RECORDS FOR THE TASK:
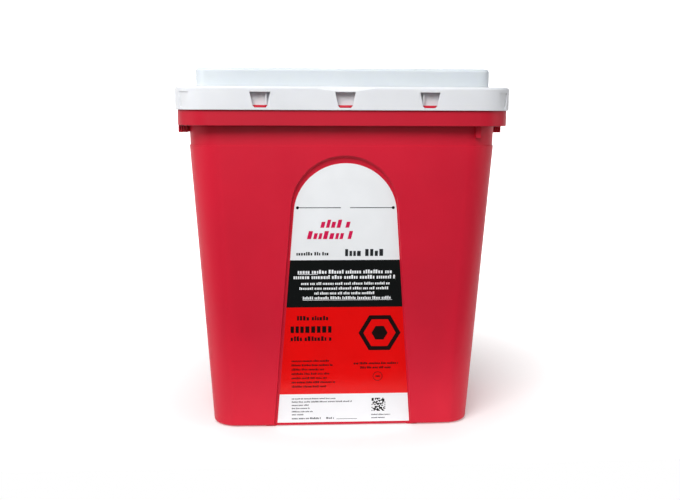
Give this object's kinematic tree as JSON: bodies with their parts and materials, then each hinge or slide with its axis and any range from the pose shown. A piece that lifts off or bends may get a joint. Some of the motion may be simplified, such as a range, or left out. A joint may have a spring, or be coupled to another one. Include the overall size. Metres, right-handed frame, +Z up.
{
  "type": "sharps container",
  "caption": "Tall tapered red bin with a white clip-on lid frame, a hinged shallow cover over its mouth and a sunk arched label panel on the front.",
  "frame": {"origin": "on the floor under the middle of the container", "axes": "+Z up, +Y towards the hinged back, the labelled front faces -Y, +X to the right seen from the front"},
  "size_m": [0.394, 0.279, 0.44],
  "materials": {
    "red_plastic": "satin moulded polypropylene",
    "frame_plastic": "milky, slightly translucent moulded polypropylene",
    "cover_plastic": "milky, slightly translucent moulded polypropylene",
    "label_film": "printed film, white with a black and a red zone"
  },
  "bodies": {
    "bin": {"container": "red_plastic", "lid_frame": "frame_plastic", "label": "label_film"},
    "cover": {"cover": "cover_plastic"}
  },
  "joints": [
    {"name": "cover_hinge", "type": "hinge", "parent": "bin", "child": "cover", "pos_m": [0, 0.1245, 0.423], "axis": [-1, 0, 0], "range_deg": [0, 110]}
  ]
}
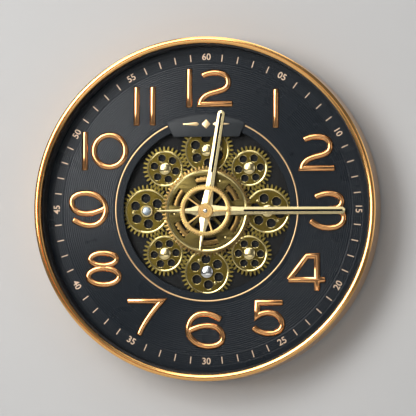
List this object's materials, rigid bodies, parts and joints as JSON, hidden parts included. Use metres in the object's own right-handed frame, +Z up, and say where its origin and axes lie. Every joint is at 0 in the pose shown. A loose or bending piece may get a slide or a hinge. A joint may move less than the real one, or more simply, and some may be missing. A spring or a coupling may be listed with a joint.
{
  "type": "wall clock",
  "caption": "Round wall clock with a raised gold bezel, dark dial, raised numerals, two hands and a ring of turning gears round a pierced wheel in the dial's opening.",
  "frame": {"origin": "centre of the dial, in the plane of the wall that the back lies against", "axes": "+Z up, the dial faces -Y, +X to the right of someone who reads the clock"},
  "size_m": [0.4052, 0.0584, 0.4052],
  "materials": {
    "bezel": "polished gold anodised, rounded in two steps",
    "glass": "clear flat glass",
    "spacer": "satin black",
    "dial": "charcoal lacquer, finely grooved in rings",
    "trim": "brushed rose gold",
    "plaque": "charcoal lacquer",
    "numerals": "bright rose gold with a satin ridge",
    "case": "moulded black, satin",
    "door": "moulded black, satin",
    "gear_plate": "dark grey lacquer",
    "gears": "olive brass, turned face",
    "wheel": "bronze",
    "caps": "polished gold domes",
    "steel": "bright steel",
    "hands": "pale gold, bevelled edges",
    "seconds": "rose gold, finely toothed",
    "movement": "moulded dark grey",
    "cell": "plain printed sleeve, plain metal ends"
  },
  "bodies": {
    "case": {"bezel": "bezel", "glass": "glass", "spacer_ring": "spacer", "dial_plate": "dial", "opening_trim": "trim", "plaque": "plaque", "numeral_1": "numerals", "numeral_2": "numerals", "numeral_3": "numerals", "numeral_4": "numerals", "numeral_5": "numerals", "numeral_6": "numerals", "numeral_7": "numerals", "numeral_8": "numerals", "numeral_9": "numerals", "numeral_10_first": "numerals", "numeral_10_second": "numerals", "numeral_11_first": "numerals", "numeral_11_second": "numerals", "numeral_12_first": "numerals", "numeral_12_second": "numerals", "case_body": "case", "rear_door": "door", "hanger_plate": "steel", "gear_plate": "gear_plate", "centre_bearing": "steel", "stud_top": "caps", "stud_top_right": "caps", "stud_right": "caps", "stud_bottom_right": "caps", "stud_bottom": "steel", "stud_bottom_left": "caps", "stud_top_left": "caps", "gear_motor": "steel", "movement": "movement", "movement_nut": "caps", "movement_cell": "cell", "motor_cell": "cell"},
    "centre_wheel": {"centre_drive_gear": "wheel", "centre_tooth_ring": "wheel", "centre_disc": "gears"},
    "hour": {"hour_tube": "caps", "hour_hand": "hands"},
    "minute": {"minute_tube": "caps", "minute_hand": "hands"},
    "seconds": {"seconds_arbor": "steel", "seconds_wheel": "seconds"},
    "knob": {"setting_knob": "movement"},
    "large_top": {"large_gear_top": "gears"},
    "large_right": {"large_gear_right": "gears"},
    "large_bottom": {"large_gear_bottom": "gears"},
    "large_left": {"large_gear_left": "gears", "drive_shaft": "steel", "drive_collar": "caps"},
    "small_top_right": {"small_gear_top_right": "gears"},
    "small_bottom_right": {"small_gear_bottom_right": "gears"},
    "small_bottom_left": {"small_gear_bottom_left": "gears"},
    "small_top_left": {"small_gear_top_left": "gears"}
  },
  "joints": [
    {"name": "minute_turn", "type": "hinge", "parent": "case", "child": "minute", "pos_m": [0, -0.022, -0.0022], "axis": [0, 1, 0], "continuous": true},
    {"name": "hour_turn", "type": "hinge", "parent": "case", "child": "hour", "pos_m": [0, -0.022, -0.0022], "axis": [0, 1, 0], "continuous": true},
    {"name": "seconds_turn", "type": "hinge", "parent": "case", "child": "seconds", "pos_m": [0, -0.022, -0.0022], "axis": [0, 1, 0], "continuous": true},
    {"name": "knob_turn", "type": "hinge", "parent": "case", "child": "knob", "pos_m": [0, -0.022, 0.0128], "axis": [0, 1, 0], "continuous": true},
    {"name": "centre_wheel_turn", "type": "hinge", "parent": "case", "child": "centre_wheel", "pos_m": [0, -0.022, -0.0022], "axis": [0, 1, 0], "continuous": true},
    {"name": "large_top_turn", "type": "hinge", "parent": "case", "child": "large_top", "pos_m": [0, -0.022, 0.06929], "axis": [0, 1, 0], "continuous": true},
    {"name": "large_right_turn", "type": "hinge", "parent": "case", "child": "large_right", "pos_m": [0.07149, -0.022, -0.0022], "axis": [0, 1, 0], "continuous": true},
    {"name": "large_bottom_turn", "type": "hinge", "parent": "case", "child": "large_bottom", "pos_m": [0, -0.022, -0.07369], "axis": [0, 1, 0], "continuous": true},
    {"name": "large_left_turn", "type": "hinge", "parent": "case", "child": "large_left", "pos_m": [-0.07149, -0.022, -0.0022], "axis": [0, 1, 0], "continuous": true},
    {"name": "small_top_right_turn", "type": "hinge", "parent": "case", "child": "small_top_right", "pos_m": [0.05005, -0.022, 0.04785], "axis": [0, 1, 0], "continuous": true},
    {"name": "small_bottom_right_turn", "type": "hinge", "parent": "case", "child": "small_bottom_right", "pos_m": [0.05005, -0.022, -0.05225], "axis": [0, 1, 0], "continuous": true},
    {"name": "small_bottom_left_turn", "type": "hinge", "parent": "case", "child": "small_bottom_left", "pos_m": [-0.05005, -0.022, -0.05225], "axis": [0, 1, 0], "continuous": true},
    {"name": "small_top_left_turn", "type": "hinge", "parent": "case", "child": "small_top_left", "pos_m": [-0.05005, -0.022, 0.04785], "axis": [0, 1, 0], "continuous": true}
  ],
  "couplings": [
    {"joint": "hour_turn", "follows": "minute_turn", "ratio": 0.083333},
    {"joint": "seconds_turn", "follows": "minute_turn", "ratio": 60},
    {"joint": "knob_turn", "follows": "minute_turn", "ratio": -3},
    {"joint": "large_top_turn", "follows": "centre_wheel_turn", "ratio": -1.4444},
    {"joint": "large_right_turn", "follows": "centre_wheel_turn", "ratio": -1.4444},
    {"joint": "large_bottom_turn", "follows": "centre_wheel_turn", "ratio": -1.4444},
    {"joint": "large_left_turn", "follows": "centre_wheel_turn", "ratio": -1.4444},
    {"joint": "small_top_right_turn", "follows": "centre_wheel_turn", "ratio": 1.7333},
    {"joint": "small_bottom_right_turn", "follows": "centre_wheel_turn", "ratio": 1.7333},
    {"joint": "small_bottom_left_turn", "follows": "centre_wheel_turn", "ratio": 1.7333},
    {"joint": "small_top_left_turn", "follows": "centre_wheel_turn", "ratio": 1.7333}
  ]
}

PROBLEM DETAILS: Copy out all of the data exactly, leaving nothing out.

ANSWER FOR THIS EXERCISE:
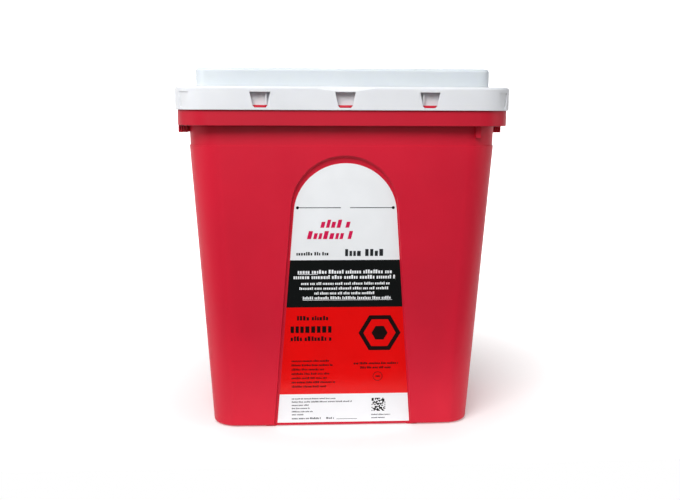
Give this object's kinematic tree as JSON: bodies with their parts and materials, then each hinge or slide with its axis and any range from the pose shown. A piece that lifts off or bends may get a joint. Some of the motion may be simplified, such as a range, or left out. A joint may have a spring, or be coupled to another one. Include the overall size. Metres, right-handed frame, +Z up.
{
  "type": "sharps container",
  "caption": "Tall tapered red bin with a white clip-on lid frame, a hinged shallow cover over its mouth and a sunk arched label panel on the front.",
  "frame": {"origin": "on the floor under the middle of the container", "axes": "+Z up, +Y towards the hinged back, the labelled front faces -Y, +X to the right seen from the front"},
  "size_m": [0.394, 0.279, 0.44],
  "materials": {
    "red_plastic": "satin moulded polypropylene",
    "frame_plastic": "milky, slightly translucent moulded polypropylene",
    "cover_plastic": "milky, slightly translucent moulded polypropylene",
    "label_film": "printed film, white with a black and a red zone"
  },
  "bodies": {
    "bin": {"container": "red_plastic", "lid_frame": "frame_plastic", "label": "label_film"},
    "cover": {"cover": "cover_plastic"}
  },
  "joints": [
    {"name": "cover_hinge", "type": "hinge", "parent": "bin", "child": "cover", "pos_m": [0, 0.1245, 0.423], "axis": [-1, 0, 0], "range_deg": [0, 110]}
  ]
}
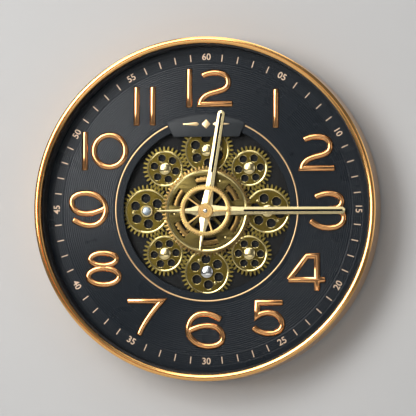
List this object's materials, rigid bodies, parts and joints as JSON, hidden parts included. Use metres in the object's own right-handed frame, +Z up, and say where its origin and axes lie. Every joint is at 0 in the pose shown. A loose or bending piece may get a slide or a hinge. A joint may move less than the real one, or more simply, and some may be missing. A spring or a coupling may be listed with a joint.
{
  "type": "wall clock",
  "caption": "Round wall clock with a raised gold bezel, dark dial, raised numerals, two hands and a ring of turning gears round a pierced wheel in the dial's opening.",
  "frame": {"origin": "centre of the dial, in the plane of the wall that the back lies against", "axes": "+Z up, the dial faces -Y, +X to the right of someone who reads the clock"},
  "size_m": [0.4052, 0.0584, 0.4052],
  "materials": {
    "bezel": "polished gold anodised, rounded in two steps",
    "glass": "clear flat glass",
    "spacer": "satin black",
    "dial": "charcoal lacquer, finely grooved in rings",
    "trim": "brushed rose gold",
    "plaque": "charcoal lacquer",
    "numerals": "bright rose gold with a satin ridge",
    "case": "moulded black, satin",
    "door": "moulded black, satin",
    "gear_plate": "dark grey lacquer",
    "gears": "olive brass, turned face",
    "wheel": "bronze",
    "caps": "polished gold domes",
    "steel": "bright steel",
    "hands": "pale gold, bevelled edges",
    "seconds": "rose gold, finely toothed",
    "movement": "moulded dark grey",
    "cell": "plain printed sleeve, plain metal ends"
  },
  "bodies": {
    "case": {"bezel": "bezel", "glass": "glass", "spacer_ring": "spacer", "dial_plate": "dial", "opening_trim": "trim", "plaque": "plaque", "numeral_1": "numerals", "numeral_2": "numerals", "numeral_3": "numerals", "numeral_4": "numerals", "numeral_5": "numerals", "numeral_6": "numerals", "numeral_7": "numerals", "numeral_8": "numerals", "numeral_9": "numerals", "numeral_10_first": "numerals", "numeral_10_second": "numerals", "numeral_11_first": "numerals", "numeral_11_second": "numerals", "numeral_12_first": "numerals", "numeral_12_second": "numerals", "case_body": "case", "rear_door": "door", "hanger_plate": "steel", "gear_plate": "gear_plate", "centre_bearing": "steel", "stud_top": "caps", "stud_top_right": "caps", "stud_right": "caps", "stud_bottom_right": "caps", "stud_bottom": "steel", "stud_bottom_left": "caps", "stud_top_left": "caps", "gear_motor": "steel", "movement": "movement", "movement_nut": "caps", "movement_cell": "cell", "motor_cell": "cell"},
    "centre_wheel": {"centre_drive_gear": "wheel", "centre_tooth_ring": "wheel", "centre_disc": "gears"},
    "hour": {"hour_tube": "caps", "hour_hand": "hands"},
    "minute": {"minute_tube": "caps", "minute_hand": "hands"},
    "seconds": {"seconds_arbor": "steel", "seconds_wheel": "seconds"},
    "knob": {"setting_knob": "movement"},
    "large_top": {"large_gear_top": "gears"},
    "large_right": {"large_gear_right": "gears"},
    "large_bottom": {"large_gear_bottom": "gears"},
    "large_left": {"large_gear_left": "gears", "drive_shaft": "steel", "drive_collar": "caps"},
    "small_top_right": {"small_gear_top_right": "gears"},
    "small_bottom_right": {"small_gear_bottom_right": "gears"},
    "small_bottom_left": {"small_gear_bottom_left": "gears"},
    "small_top_left": {"small_gear_top_left": "gears"}
  },
  "joints": [
    {"name": "minute_turn", "type": "hinge", "parent": "case", "child": "minute", "pos_m": [0, -0.022, -0.0022], "axis": [0, 1, 0], "continuous": true},
    {"name": "hour_turn", "type": "hinge", "parent": "case", "child": "hour", "pos_m": [0, -0.022, -0.0022], "axis": [0, 1, 0], "continuous": true},
    {"name": "seconds_turn", "type": "hinge", "parent": "case", "child": "seconds", "pos_m": [0, -0.022, -0.0022], "axis": [0, 1, 0], "continuous": true},
    {"name": "knob_turn", "type": "hinge", "parent": "case", "child": "knob", "pos_m": [0, -0.022, 0.0128], "axis": [0, 1, 0], "continuous": true},
    {"name": "centre_wheel_turn", "type": "hinge", "parent": "case", "child": "centre_wheel", "pos_m": [0, -0.022, -0.0022], "axis": [0, 1, 0], "continuous": true},
    {"name": "large_top_turn", "type": "hinge", "parent": "case", "child": "large_top", "pos_m": [0, -0.022, 0.06929], "axis": [0, 1, 0], "continuous": true},
    {"name": "large_right_turn", "type": "hinge", "parent": "case", "child": "large_right", "pos_m": [0.07149, -0.022, -0.0022], "axis": [0, 1, 0], "continuous": true},
    {"name": "large_bottom_turn", "type": "hinge", "parent": "case", "child": "large_bottom", "pos_m": [0, -0.022, -0.07369], "axis": [0, 1, 0], "continuous": true},
    {"name": "large_left_turn", "type": "hinge", "parent": "case", "child": "large_left", "pos_m": [-0.07149, -0.022, -0.0022], "axis": [0, 1, 0], "continuous": true},
    {"name": "small_top_right_turn", "type": "hinge", "parent": "case", "child": "small_top_right", "pos_m": [0.05005, -0.022, 0.04785], "axis": [0, 1, 0], "continuous": true},
    {"name": "small_bottom_right_turn", "type": "hinge", "parent": "case", "child": "small_bottom_right", "pos_m": [0.05005, -0.022, -0.05225], "axis": [0, 1, 0], "continuous": true},
    {"name": "small_bottom_left_turn", "type": "hinge", "parent": "case", "child": "small_bottom_left", "pos_m": [-0.05005, -0.022, -0.05225], "axis": [0, 1, 0], "continuous": true},
    {"name": "small_top_left_turn", "type": "hinge", "parent": "case", "child": "small_top_left", "pos_m": [-0.05005, -0.022, 0.04785], "axis": [0, 1, 0], "continuous": true}
  ],
  "couplings": [
    {"joint": "hour_turn", "follows": "minute_turn", "ratio": 0.083333},
    {"joint": "seconds_turn", "follows": "minute_turn", "ratio": 60},
    {"joint": "knob_turn", "follows": "minute_turn", "ratio": -3},
    {"joint": "large_top_turn", "follows": "centre_wheel_turn", "ratio": -1.4444},
    {"joint": "large_right_turn", "follows": "centre_wheel_turn", "ratio": -1.4444},
    {"joint": "large_bottom_turn", "follows": "centre_wheel_turn", "ratio": -1.4444},
    {"joint": "large_left_turn", "follows": "centre_wheel_turn", "ratio": -1.4444},
    {"joint": "small_top_right_turn", "follows": "centre_wheel_turn", "ratio": 1.7333},
    {"joint": "small_bottom_right_turn", "follows": "centre_wheel_turn", "ratio": 1.7333},
    {"joint": "small_bottom_left_turn", "follows": "centre_wheel_turn", "ratio": 1.7333},
    {"joint": "small_top_left_turn", "follows": "centre_wheel_turn", "ratio": 1.7333}
  ]
}